You're kinda describing how, for myself, I fit the 80s War of the Worlds television series into Star Trek. Even the post-apocalyptic second season; that all gets lost in the memory of the Eugenics Wars.

Except the two seasons don't even fit with each other, since season 1 posited that most people had forgotten the invasion already due to denial and a nebulously defined amnesia effect of alien contact (which was tied into the "alien abduction" mythos, and is obviously incompatible with the Trek universe), while season 2 retconned things to show, as you say, a post-apocalyptic world still in ruins from the 1953 attack. (Season 1 never explained how people justified the global devastation to themselves if they didn't remember why it happened, or how they managed to erase every trace of it in just 35 years.)

The last season 1 episode established that a second wave of invaders would be coming in four years, and I was inclined to assume that season 2 was four years later and the change was due to all the damage the aliens had done in the meantime. But that was, of course, impossible to reconcile with the female lead's teenage daughter still being only a year older in season 2.

Of course, Alien Nation had its own internal continuity issues, retconning itself as it went. The alien slaves' Overseers were treated in the pilot as a deep dark secret that the Newcomers didn't remember because they'd been drugged on the slave ship, and the secret of the Overseers' existence was the catalyst for the pilot's entire plot; but the rest of the season ignored that and established that the slaves on the ship had been very aware of the Overseers, and that their existence was known to the Earth authorities right after the crash but they couldn't be prosecuted for crimes committed in space. But then the revival movies changed it so that many Overseers had been tried and convicted and shunted into an Operation Paperclip-type program to create advanced tech for the government. And that's on top of the revival movies decanonizing the season finale so they could redo its cliffhanger from scratch four years later, and altering the timeline of the Newcomers' arrival. And the business where you had Newcomer prostitutes servicing human clients in an early episode, but the second movie established that the two species needed a 6-week intensive training course to learn how to have sex without injury.

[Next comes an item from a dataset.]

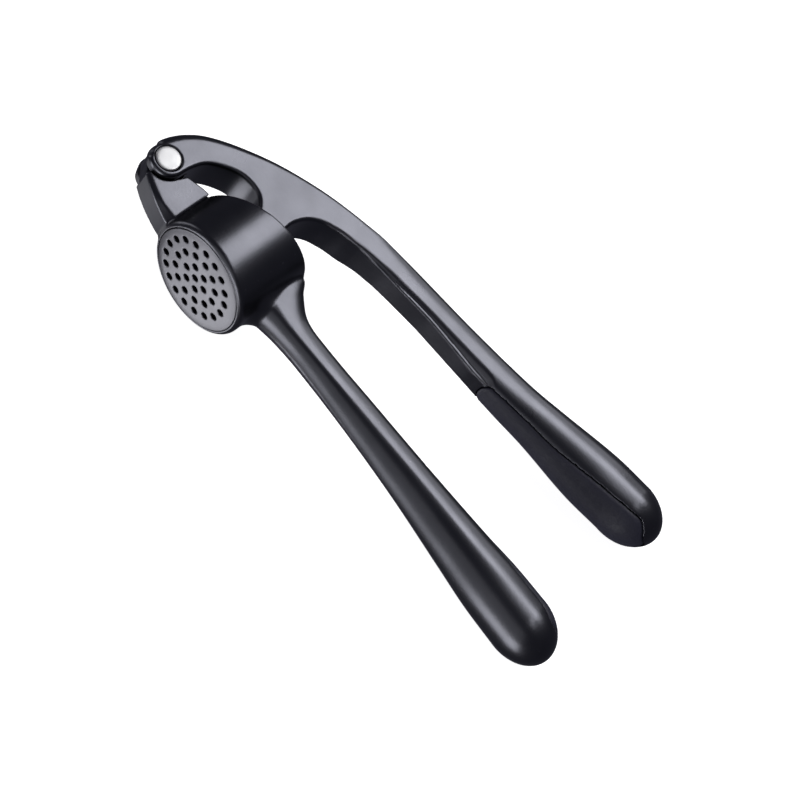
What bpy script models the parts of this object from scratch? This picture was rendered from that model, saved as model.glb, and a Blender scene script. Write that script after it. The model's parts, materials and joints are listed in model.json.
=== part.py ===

But at least Alien Nation was a good series, as good as Star Trek and with the same spirit of social commentary. WotW had an entertaining cast in its first season (before the season 2 producers dropped both the nonwhite regulars and replaced them with the walking mannequin known as Adrian Paul, and stripped the remaining regulars of any interesting personality traits), but it was pretty badly written (largely by scabs during the '88 writers' strike) and it had startlingly cheap production values compared to its syndication partner ST:TNG. When I revisited season 1 some years back, I was startled by how bad it was, since I remembered liking it for its cast chemistry. But even the actors were weaker than I remembered.
 
Why must you harsh on my melon? :)

No, you're absolutely right. War of the Worlds was not high-quality television. It filled the time in an entertaining way at the time.
 
No, you're absolutely right. War of the Worlds was not high-quality television. It filled the time in an entertaining way at the time.

Season 1 entertained me at the time, up to a point (or at least the characters did), but I found most of season 2 quite unpleasant and borderline unwatchable, to the point that I wonder in retrospect why I didn't quit watching (although it did get moderately better in the second half, until its very, very stupid finale). I was deeply angry and offended at the ignominious way they killed off Ironhorse, and at the blatant hypocrisy of their excuse for killing Norton, the only black cast member (that the team would be on the run and a guy in a wheelchair couldn't keep up, when in actuality they moved into a new permanent base in episode 2x2 and stayed there all season). And I never understood why they thought that the way to make a struggling show more attractive to audiences was to turn its setting into a relentlessly grim, hopeless, nasty, and literally dark world where the sun never shone.